One long-term goal is to create a computer crimes division, which would forensically examine electronic devices for evidence, like emails or text messages.
“It doesn’t necessarily always solve the crime, but it usually helps supplement the evidence,” Kuzik said.
To help in other investigations, Kuzik will work to fill empty positions like patrol officers and detectives, and ideally would increase the number of officers and detectives. Doing so creates better flexibility with officers able to respond to complaints, even focus on high-complaint areas, he said, and help detectives manage their caseloads.
Another benefit to adding employees in the department is the opportunity for cross-training and giving people the option to pursue other assignments.
“It’s also important to get some experience where you have interest,” Kuzik said, so people can explore other career paths within the department.
Those experiences can let employees get a taste of a particular role and then determine if they enjoyed the different job or not. It also helps the department identify future detectives or school resource officers.
To assist in that area comes Kuzik’s first task: recruitment.
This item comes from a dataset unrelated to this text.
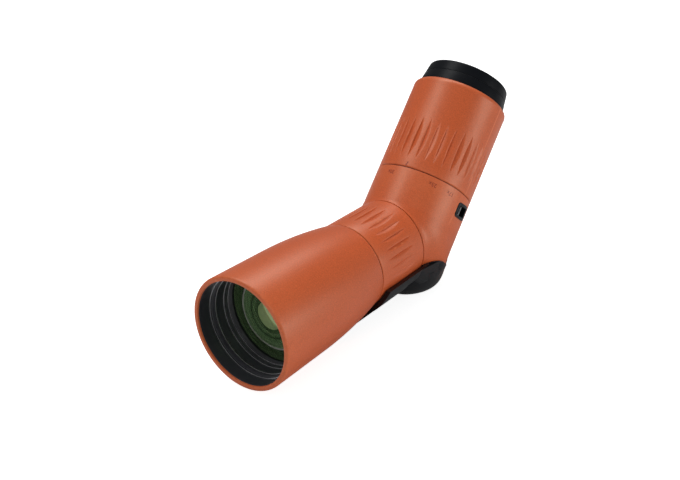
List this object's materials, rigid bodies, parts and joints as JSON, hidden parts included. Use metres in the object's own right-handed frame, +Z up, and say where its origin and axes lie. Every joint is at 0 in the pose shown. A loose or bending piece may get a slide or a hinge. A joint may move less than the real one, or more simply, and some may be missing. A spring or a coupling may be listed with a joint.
{
  "type": "angled spotting scope",
  "caption": "Angled zoom spotting scope with a ribbed focusing ring, turning zoom eyepiece, twist-up eyecup, strap lugs and a tripod foot.",
  "frame": {"origin": "centre of the tripod thread's mouth in the foot's flat base", "axes": "+Z up along the tripod thread, the objective looks along -Y, +X is the side of the left strap lug"},
  "size_m": [0.0638, 0.2301, 0.123],
  "materials": {
    "orange_armour": "fine matt grain",
    "black_alloy": "black anodised, satin",
    "seal_rubber": "plain",
    "coated_glass": "polished, green coated",
    "flocked_black": "dead matt",
    "bare_alloy": "turned",
    "steel": "plain",
    "black_plastic": "satin",
    "foot_black": "satin powder coat",
    "eyecup_rubber": "soft matt"
  },
  "bodies": {
    "scope": {"barrel_armour": "orange_armour", "barrel_tube": "black_alloy", "lens_retaining_ring": "black_alloy", "lens_clamp_ring": "black_alloy", "objective_seal": "seal_rubber", "objective_front_lens": "coated_glass", "objective_lens_spacer": "black_alloy", "objective_crown_lens": "coated_glass", "objective_flint_lens": "coated_glass", "baffle_cone": "flocked_black", "neck_tube": "black_alloy", "focus_seals": "seal_rubber", "body_armour": "orange_armour", "body_housing": "black_alloy", "roof_prism": "coated_glass", "prism_cradle": "bare_alloy", "prism_clamp": "steel", "strap_lug_left": "black_plastic", "strap_lug_right": "black_plastic", "strap_pins": "steel", "foot_bridge": "foot_black", "foot_heel": "foot_black", "tripod_bush": "steel", "foot_screws": "steel", "eyepiece_tube": "bare_alloy", "field_stop": "black_alloy", "zoom_retaining_ring": "black_alloy", "eye_lens_cell": "black_alloy", "eye_lens_inner": "coated_glass", "eye_lens_spacer": "black_alloy", "eye_lens_outer": "coated_glass", "eye_lens_retainer": "black_alloy", "eyecup_guide": "black_plastic"},
    "focus_ring": {"focus_core": "bare_alloy", "focus_grip": "orange_armour"},
    "focus_carriage": {"focus_lens_cell": "bare_alloy", "focus_lens": "coated_glass", "focus_drive_pin": "steel"},
    "zoom_ring": {"zoom_cam_sleeve": "bare_alloy", "zoom_core": "bare_alloy", "zoom_grip": "orange_armour"},
    "zoom_front_group": {"zoom_front_cell": "bare_alloy", "zoom_front_lens": "coated_glass", "zoom_front_pin": "steel"},
    "zoom_rear_group": {"zoom_rear_cell": "bare_alloy", "zoom_rear_lens": "coated_glass", "zoom_rear_pin": "steel"},
    "eyecup_slider": {"eyecup_detent_ring": "black_plastic"},
    "eyecup": {"eyecup_sleeve": "black_plastic", "eyecup_rubber": "eyecup_rubber"}
  },
  "joints": [
    {"name": "focus_turn", "type": "hinge", "parent": "scope", "child": "focus_ring", "pos_m": [0, 0, 0.036], "axis": [0, 1, 0], "range_deg": [-110, 110]},
    {"name": "focus_travel", "type": "slide", "parent": "scope", "child": "focus_carriage", "axis": [0, 1, 0], "range_m": [-0.0055, 0.0055]},
    {"name": "zoom_turn", "type": "hinge", "parent": "scope", "child": "zoom_ring", "pos_m": [0, -0.00492, 0.036], "axis": [0, 0.7071, 0.7071], "range_deg": [-64, 62]},
    {"name": "zoom_front_travel", "type": "slide", "parent": "scope", "child": "zoom_front_group", "axis": [0, 0.7071, 0.7071], "range_m": [-0.00427, 0.00413]},
    {"name": "zoom_rear_travel", "type": "slide", "parent": "scope", "child": "zoom_rear_group", "axis": [0, 0.7071, 0.7071], "range_m": [-0.0031, 0.0032]},
    {"name": "eyecup_lift", "type": "slide", "parent": "scope", "child": "eyecup_slider", "axis": [0, 0.7071, 0.7071], "range_m": [0, 0.008]},
    {"name": "eyecup_twist", "type": "hinge", "parent": "eyecup_slider", "child": "eyecup", "pos_m": [0, -0.00492, 0.036], "axis": [0, 0.7071, 0.7071], "range_deg": [0, 120.01]}
  ],
  "couplings": [
    {"joint": "focus_travel", "follows": "focus_turn", "m_per_rad": 0.0028648},
    {"joint": "zoom_front_travel", "follows": "zoom_turn", "m_per_rad": 0.0038197},
    {"joint": "zoom_rear_travel", "follows": "zoom_turn", "m_per_rad": -0.0028648},
    {"joint": "eyecup_twist", "follows": "eyecup_lift", "rad_per_m": 261.8}
  ]
}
It’s something he plans to tackle right away, but that comes with its own challenges. Worker shortages, as well as a downward trend of people interested in law enforcement as a career, is affecting recruitment efforts for departments across the nation, not just in Lewiston.
“It is a challenging job but it’s also a very rewarding job and I think that’s what needs to be emphasized,” Kuzik said about the benefits of being a police officer. “Ultimately at the end of the day, we are helping people — that’s what sometimes gets lost in translation.”
Despite the negative attention police officers can receive, Kuzik said people get into the profession to help people and those are the people Kuzik wants to attract to the department. Along with people who are the right fit and have the right skills to be police officers.
“Communication skills are important. Critical thinking skills are important, not how much do you bench press or how fast do you run. I want an officer that can do everything they can to de-escalate,” Kuzik said.
“We never ever get to encounter people generally on their best day. It’s people that are upset, they’re in crisis. … We need to be able to get people at least to a rational position and explain why we’re doing it.”